I can quite literally hear the people who read the prior paragraph and are already foamy at the mouth, “BUT BUT BUT Rands, WHAT IS TRUTH?” Calm down; let’s ask the robot, “What is truth?”
🤖: Truth can be defined as the state or quality of being in accordance with fact or reality. It refers to a proposition or statement that is true or corresponds to reality. In other words, something is true if it accurately represents the way things actually are in the world.
For any questions, you can ask ChatGPT to cite its sources. The result is usually a set of URLs containing the information the robot used to train against. There have been times when the robot’s answer was broad enough that it didn’t have a single source. The robot’s explanation:
🤖: My understanding of truth is based on this training data and the various definitions and discussions of truth that have been presented within that data. Some notable philosophers who have contributed to the discourse on truth include Plato, Aristotle, Descartes, Kant, and Nietzsche, among many others.
This should set off the alarm bells of the “What is truth?” police. It gets worse. I only gave you half of the robot’s answer. Here’s the rest:
🤖: Truth can be subjective or objective, depending on the context and the nature of the claim being made.
Well, so much for truth.
A Curious Act
Humans are understandably concerned about how these robots are being trained. They are voraciously slurping up data from across the Internet to build their models, and a robot does not care about the truth. A robot, in fact, does not care.
But you do.
ChatGPT represents the single most significant change to my daily search workflow for as long as I can remember, but that isn’t where I see the largest potential impact: critical thinking.
🤖: Critical thinking is the process of analyzing, evaluating, and synthesizing information to make reasoned and logical decisions or judgments. It involves the ability to examine evidence, arguments, and assumptions, identify biases and fallacies, and weigh the credibility of sources.
You shouldn’t trust what you read online. If your spidey-sense is tingling about a claim, you get to be curious. Is this a trustworthy source? Why do you believe that? Did they source this claim? No, why? Oh, it’s an opinion. Ok, great — have at it, but why are you stating it like it’s a fact?

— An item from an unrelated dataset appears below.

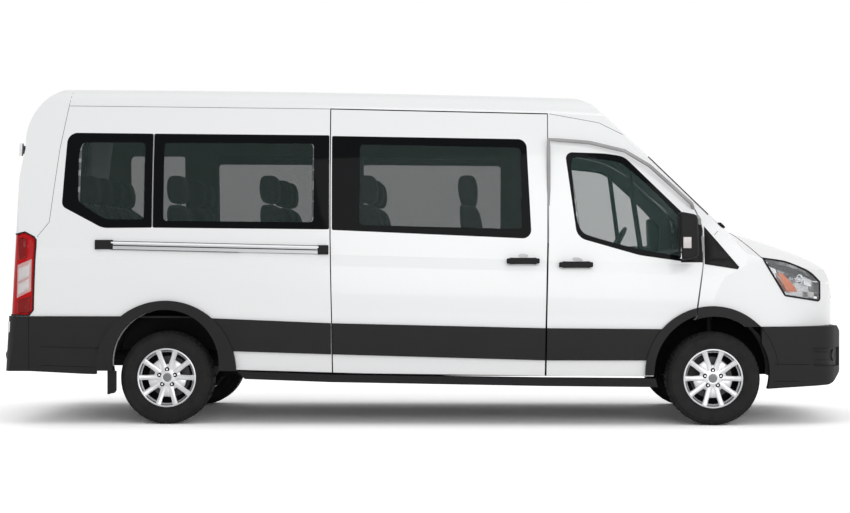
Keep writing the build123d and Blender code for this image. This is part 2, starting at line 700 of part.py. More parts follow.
# ---- grille and wipers ----
with BuildPart() as louvres:
    with Locations(*[(2900, 0, z + 13) for z in (764, 808, 852, 896)]):
        Box(400, 1120, 26)
with BuildPart() as grille:
    add(rind)
    end_cut(grille_outline, 2700, 500, mode=Mode.INTERSECT)
    add(louvres.part, mode=Mode.INTERSECT)
save(grille.part, "grille")
with BuildPart() as wiper:
    add(trim_right)
    end_cut([(-690, 1434), (-80, 1414), (-80, 1430), (-690, 1452)], 1500, 900, mode=Mode.INTERSECT)
save_both(wiper.part, "wipers")

# ---- floor, wheel housings, bulkhead, door posts ----
with BuildPart() as front_housing:
    disc(*front_housing_ring, 548, 850)
    disc(*front_housing_ring[:2], front_housing_ring[2] - 6, 556, 850, mode=Mode.SUBTRACT)
    block(1500, 2600, -900, 0, -100, 340, mode=Mode.SUBTRACT)
    block(1972, 2138, -745, -500, 740, 840, mode=Mode.SUBTRACT)
with BuildPart() as post:
    for height, outside in ((floor_z, 922), (1330, 918), (2200, 806)):
        with BuildSketch(Plane.XY.offset(height)):
            with Locations((884, 22 - outside)):
                Rectangle(90, 40)
    loft(ruled=True)
with BuildPart() as floor:
    block(-2900, 1985, -925, 0, floor_z - 40, floor_z)
    block(-2300, -1420, -945, -690, floor_z - 40, 770)
    block(-2290, -1430, -1000, -700, 300, 760, mode=Mode.SUBTRACT)
    block(1610, 2000, -1000, -560, 400, 640, mode=Mode.SUBTRACT)
    block(1985, 2005, -850, 0, 700, 1240)
    block(1985, 2005, -550, 0, floor_z - 40, 710)
    disc(*front_housing_ring[:2], front_housing_ring[2] - 3, 550, 900, mode=Mode.SUBTRACT)
    add(front_housing.part)
    add(post.part)
    mirror(about=Plane.XZ)
    block(-2040, 800, -405, -25, floor_z, floor_z + 4)  # the aisle's ribbed covering
save(floor.part, "floor_pan")

# ---- chassis ----
with BuildPart() as chassis:
    block(-2900, 2780, -450, -380, 390, 500)
    mirror(about=Plane.XZ)
    for x in (-2860, -1200, -100, 1000, 2640):
        block(x, x + 60, -380, 380, 400, 490)
save(chassis.part, "chassis_frame")

with BuildPart() as subframe:
    block(2025, 2085, -545, -500, 230, 830)
    block(2025, 2085, -725, -500, 800, 830)
    block(2020, 2090, -710, -480, 205, 235)
    block(1990, 2120, -500, 0, 230, 330)
    with BuildSketch(Plane.XY.offset(430)):
        with Locations((front_axle_x, -695)):
            Circle(22)
    extrude(amount=380)
    with BuildSketch(Plane.XY.offset(205)):
        with Locations((front_axle_x, -kingpin_y + 12)):
            Circle(26)
    extrude(amount=30)
save_both(subframe.part, "front_subframe")

with BuildPart() as rear_axle:
    disc(rear_axle_x, tyre_radius, 42, 0, 795)
    bar(leaf_spring, 560, 630)
    block(-1920, -1800, -640, -550, 360, 425)
    block(-2492, -2440, -630, -450, 436, 476)
    block(-1280, -1228, -630, -450, 436, 476)
save_both(rear_axle.part, "rear_axle")
with BuildPart() as engine:
    block(2250, 2740, -290, 290, 510, 980)
with BuildPart() as tank:
    block(-1000, -120, 460, 900, 300, 500)
with BuildPart() as exhaust:
    block(-1560, 1500, -180, -120, 300, 360)
    block(-900, -200, -240, -60, 270, 385)
save(engine.part, "engine_block")
save(tank.part, "fuel_tank")
save(exhaust.part, "exhaust")

# ---- wheels ----
for end, x in (("front", front_axle_x), ("rear", rear_axle_x)):
    save_each(turned(tyre_profile, x), "tyre_" + end + "_{}")
    save_each(rim_at(x), "rim_" + end + "_{}")

with BuildPart() as caliper:
    disc(front_axle_x, tyre_radius, 176, 786, 846)
    disc(front_axle_x, tyre_radius, 104, 780, 850, mode=Mode.SUBTRACT)
    disc(front_axle_x, tyre_radius, 158, 801, 833, mode=Mode.SUBTRACT)
    block(1880, 2000, -850, -780, 300, 480, mode=Mode.INTERSECT)
with BuildPart() as knuckle:
    disc(front_axle_x, tyre_radius, 44, 700, 800)
    disc(front_axle_x, tyre_radius, 120, 784, 798)
    with BuildSketch(Plane.XY.offset(243)):
        with Locations((front_axle_x, -kingpin_y)):
            Circle(26)
    extrude(amount=181)
    add(caliper.part)
save_each(knuckle.part, "knuckle_{}")

# ---- cabin ----
with BuildPart() as dash:
    bar([(1590, 700), (1540, 1060), (1590, 1180, 40), (1930, 1270), (1976, 1200), (1976, 700)], 0, 845)
    disc(*front_housing_ring[:2], front_housing_ring[2] + 8, 540, 900, mode=Mode.SUBTRACT)
    mirror(about=Plane.XZ)
save(dash.part, "dashboard")

steering_hub = (1450, 470, 1260)
column = (-0.86, 0, 0.5)
with BuildPart() as steering:
    with BuildSketch(Plane(origin=steering_hub, x_dir=(0, 1, 0), z_dir=(0.5, 0, 0.86))):
        with Locations((190, 0)):
            Circle(14)
    revolve(axis=Axis(steering_hub, column))
    with BuildSketch(Plane(origin=steering_hub, x_dir=(0, 1, 0), z_dir=column).offset(-8)):
        Rectangle(380, 40)
    extrude(amount=16)
    with BuildSketch(Plane(origin=steering_hub, x_dir=(0, 1, 0), z_dir=column)):
        Circle(30)
    extrude(amount=-140)
    add(dash.part, mode=Mode.SUBTRACT)
save(steering.part, "steering_wheel")

rows = front_rows + rear_rows
save(Compound(children=[seat(*row) for row in front_rows]), "front_seats")
save(Compound(children=[seat(*row) for row in rear_rows]), "passenger_seats")
with BuildPart() as legs:
    for x, y, width in rows:
        block(x + 60, x + 420, y - 20, y + 20, floor_z, 900)
save(legs.part, "seat_legs")
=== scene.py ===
import bpy
import bmesh
import json
from math import atan2, cos, hypot, pi, radians, sin
from mathutils import Matrix, Vector
from mathutils.bvhtree import BVHTree

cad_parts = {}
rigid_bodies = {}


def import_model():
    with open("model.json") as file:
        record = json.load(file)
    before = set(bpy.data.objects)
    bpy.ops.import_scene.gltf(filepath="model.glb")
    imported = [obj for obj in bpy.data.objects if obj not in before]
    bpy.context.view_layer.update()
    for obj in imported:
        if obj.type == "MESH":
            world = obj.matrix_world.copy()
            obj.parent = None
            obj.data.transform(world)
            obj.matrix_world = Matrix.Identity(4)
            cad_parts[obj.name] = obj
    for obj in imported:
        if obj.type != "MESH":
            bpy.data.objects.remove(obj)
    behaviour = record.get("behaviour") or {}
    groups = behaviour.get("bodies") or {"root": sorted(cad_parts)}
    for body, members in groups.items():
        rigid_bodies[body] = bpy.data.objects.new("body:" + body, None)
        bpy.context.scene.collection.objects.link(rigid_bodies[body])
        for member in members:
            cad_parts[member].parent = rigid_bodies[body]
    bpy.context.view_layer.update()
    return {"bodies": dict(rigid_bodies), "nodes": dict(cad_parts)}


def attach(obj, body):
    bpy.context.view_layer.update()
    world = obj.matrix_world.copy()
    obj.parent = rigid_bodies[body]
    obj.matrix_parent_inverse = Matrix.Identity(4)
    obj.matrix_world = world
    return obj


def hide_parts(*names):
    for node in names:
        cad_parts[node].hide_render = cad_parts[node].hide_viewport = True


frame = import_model()
nodes = frame["nodes"]
print("frame loaded:", len(nodes), "nodes")


class Wire:  # wraps a socket, so that shader maths reads as plain expressions
    def __init__(self, finish, socket):
        self.finish = finish
        self.socket = socket

    def math(self, operation, *others, **settings):
        return self.finish.node("ShaderNodeMath", {"operation": operation, **settings}, [self, *others])

    def __add__(self, other):
        return self.math("ADD", other)

    def __mul__(self, other):
        return self.math("MULTIPLY", other)

    def __sub__(self, other):
        return self.math("SUBTRACT", other)

    def __rsub__(self, other):
        return self.finish.node("ShaderNodeMath", {"operation": "SUBTRACT"}, [other, self])

    def __gt__(self, other):
        return self.math("GREATER_THAN", other)

    def __lt__(self, other):
        return self.math("LESS_THAN", other)

    def __abs__(self):
        return self.math("ABSOLUTE")

    def high(self, other):
        return self.math("MAXIMUM", other)

    def clipped(self):
        return self.math("ADD", 0, use_clamp=True)

    def sine(self):
        return self.math("SINE")

    __radd__ = __add__
    __rmul__ = __mul__


class Finish:  # a material, or the world behind it all, and its nodes
    def __init__(self, name, data=None, shader="Principled BSDF", **sockets):
        self.material = data or bpy.data.materials.new(name)
        self.material.use_nodes = True
        self.tree = self.material.node_tree
        self.shader = self.tree.nodes[shader]
        self.set(**sockets)

    def set(self, **sockets):
        for name, value in sockets.items():
            self.join(self.shader.inputs[name.replace("_", " ")], value)
        return self

    def join(self, socket, value):
        if isinstance(value, Wire):
            self.tree.links.new(value.socket, socket)
        elif socket.type == "RGBA":
            socket.default_value = (*value[:3], 1)
        else:
            socket.default_value = value

    def node(self, kind, settings=None, inputs=None, output=0):
        made = self.tree.nodes.new(kind)
        for key, value in (settings or {}).items():
            if key == "stops":
                ramp = made.color_ramp
                while len(ramp.elements) < len(value):
                    ramp.elements.new(0.5)
                for element, (place, color) in zip(ramp.elements, value):
                    element.position = place
                    element.color = (*color[:3], 1)
            else:
                setattr(made, key, value)
        for key, value in (inputs.items() if isinstance(inputs, dict) else enumerate(inputs or [])):
            self.join(made.inputs[key], value)
        return Wire(self, made.outputs[output])

    def place(self, stretch=(1, 1, 1)):  # object coordinates, in metres
        spot = self.node("ShaderNodeTexCoord", output="Object")
        return self.node("ShaderNodeMapping", None, {"Vector": spot, "Scale": stretch})

    def axes(self):
        split = self.node("ShaderNodeSeparateXYZ", None, [self.node("ShaderNodeTexCoord", output="Object")])
        return [Wire(self, split.socket.node.outputs[i]) for i in range(3)]

    def noise(self, scale, detail=3, roughness=0.5, stretch=(1, 1, 1)):
        return self.node("ShaderNodeTexNoise", None, {"Vector": self.place(stretch), "Scale": scale,
                                                      "Detail": detail, "Roughness": roughness})

    def ramp(self, factor, *stops):
        return self.node("ShaderNodeValToRGB", {"stops": stops}, [factor])

    def blend(self, factor, first, second):
        made = self.node("ShaderNodeMix", {"data_type": "RGBA"}, {0: factor, 6: first, 7: second})
        return Wire(self, made.socket.node.outputs[2])

    def bump(self, height, distance=0.001, strength=1.0):
        return self.set(Normal=self.node("ShaderNodeBump", None, {"Height": height, "Distance": distance,
                                                                  "Strength": strength}))

    def clouded(self, cloud, dark, light, spread, lowest):  # colour and gloss drift with a cloud
        self.set(Base_Color=self.ramp(cloud, dark, light))
        return self.set(Roughness=cloud * spread + lowest)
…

Robots are not curious (yet). Curiosity isn’t just about understanding a thing; it’s about the desire to understand, the choice to act, and the joy of achieving understanding.
Yes, I am an optimist. Yes, we should’ve been collectively thinking more critically long ago, but if a deep-rooted fear of our future robot overlords is the impetus we need to think critically, I’m all in.
Why Orange?
Another story. Frequent readers will note the color orange (specifically: #be411e) splattered everywhere. This preference isn’t limited to my online presence but also my physical objects: clothing, bikes, and anything that might come with a splash of orange.
If you’re curious about why I like orange, you can ask the robots, and they have interesting answers which are both partially true and entertainingly false, but none of them are correct. I know why I like orange, but it took a few dozen therapy podcasts with Lyle to unearth the reason.
The reason is simple, irrational, and deeply personal. This tracks because humans are a confusing bundle of contradictory biological impulses with faulty memories and confusing motivations. The act of understanding why we believe what we believe is a complicated process and a journey worth your time.